En ce temps étoit son ains-né fils, messire Charles, en Normandie dont il étoit duc[3], et tenoit son hôtel ens ou châtel de Rouen et ne savoit rien des rancunes mortelles que le roi son père avoit sur le roi de Navarre et le comte de Harecourt et messire Godefroy son oncle, mais leur faisoit toute la bonne compagnie qu’il pouvoit par l’amour et le vicinage. Et avint que il les fit prier par ses chevaliers de venir dîner avec lui au châtel de Rouen. Le roi de Navarre et le comte de Harecourt ne lui volrent mie escondire, mais lui accordèrent liement. Toutefois si ils eussent cru messire Philippe de Navarre et messire Godefroy de Harecourt, ils n’y fussent jà entrés. Ils ne les crurent pas, dont ce fut folie ; mais vinrent à Rouen et entrèrent par les champs au châtel où ils furent reçus à grand’joie.

Le roi Jean, qui tout informé étoit de ce fait et qui bien savoit l’heure que le roi de Navarre et le comte de Harecourt dévoient être à Rouen et dîner avec son fils, et devoit être le samedi, se départit le vendredi à privée mesnée ; et chevauchèrent tout ce jour ; et fut en temps de la nuit de Pâques fleuries. Si entra ens ou châtel de Rouen, ainsi que cils seigneurs séoient à table, et monta les degrés de la salle, et messire Arnoul d’Andrehen devant lui qui traist une

  1. Il est peu de noms qui aient été autant défigurés que celui-ci ; tour à tour il devient Granville, Graville, Girarville, Guerarville.
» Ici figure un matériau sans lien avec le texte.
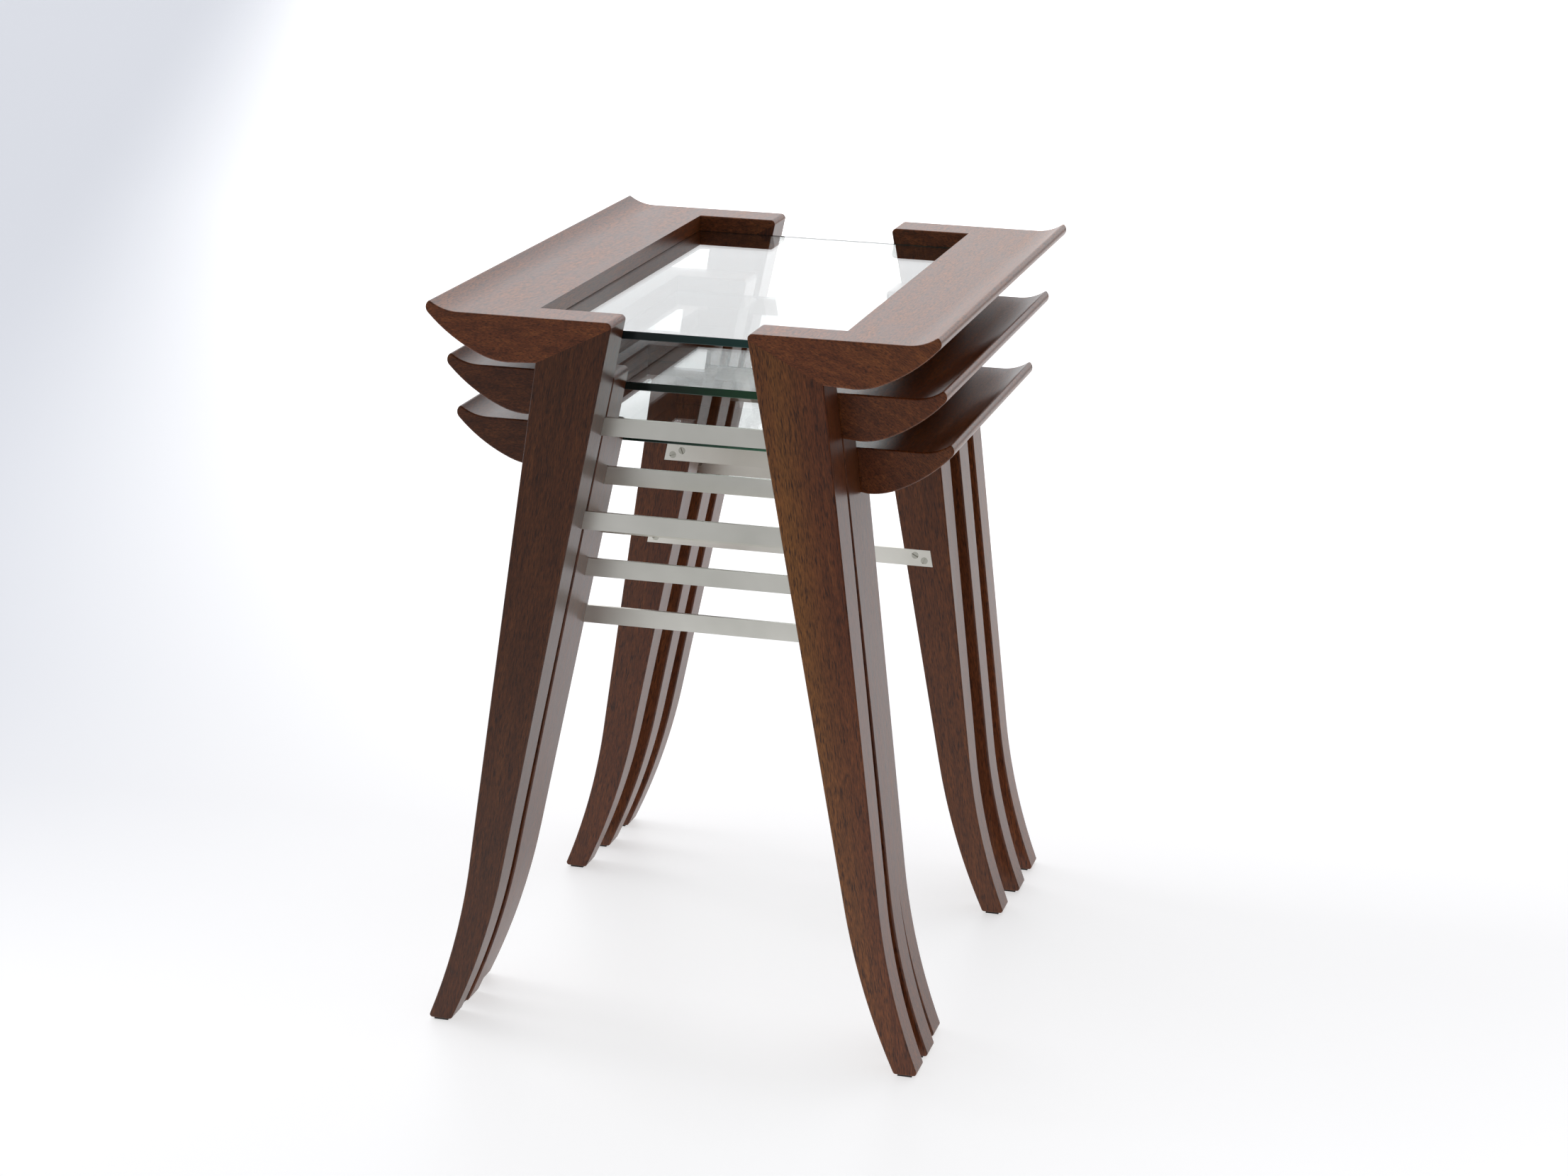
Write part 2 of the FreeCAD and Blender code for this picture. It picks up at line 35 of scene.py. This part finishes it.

Il est probable qu’il s’agit ici de Jean de Mallet, seigneur de Guerarville. Le second continuateur de Nangis en parle dans le même sens que Froissart.
  2. Matteo Villani assure que le roi de France montra à tout le monde un acte d’où pendaient plusieurs sceaux, par lequel il était prouvé (Villani, t. vi, ch. 26) que le roi de Navarre, le comte de Harcourt, les chevaliers normands et plusieurs autres personnes qui étaient nommées, avaient traité avec le roi d’Angleterre pour ôter la vie au roi de France et au dauphin son fils, et pour mettre la couronne sur la tête du roi de Navarre, qui devait céder à l’Anglais la Gascogne et la Normandie. Des lettres du roi d’Angleterre en date du 14 mai, adressées au pape, à l’empereur et à plusieurs autres princes, confirment l’assertion de Villani : « Personne n’ignore, dit Édouard dans ces lettres, que Jean de France, après avoir pardonné au roi de Navarre et à ses adhérens, a fait arrêter ce prince, le comte de Harcourt et plusieurs autres, et les a traités d’une manière que je voudrais pouvoir cacher, pour l’honneur de la profession des armes. Mais comme Jean, pour justifier cette action, prétend, à ce qu’on dit, avoir entre les mains des lettres du roi de Navarre et de ses amis, par lesquelles il paraît qu’ils ont conspiré contre lui, et nous ont promis de se joindre à nous et de nous livrer la Normandie ; considérant que ces discours blessent notre honneur, et voulant laver le roi de Navarre, quoiqu’il soit notre ennemi, du reproche de trahison dont on le charge à tort, nous déclarons sous parole de roi et nous protestons devant Dieu que, ni lui ni ses amis n’ont jamais fait d’alliance avec nous contre la France, etc., etc.
  3. Le roi avait donné à son fils aîné Charles le duché de Normandie la veille de la Conception 1355 : celui-ci en fit hommage le lendemain à son père, et partit peu de temps après pour son duché.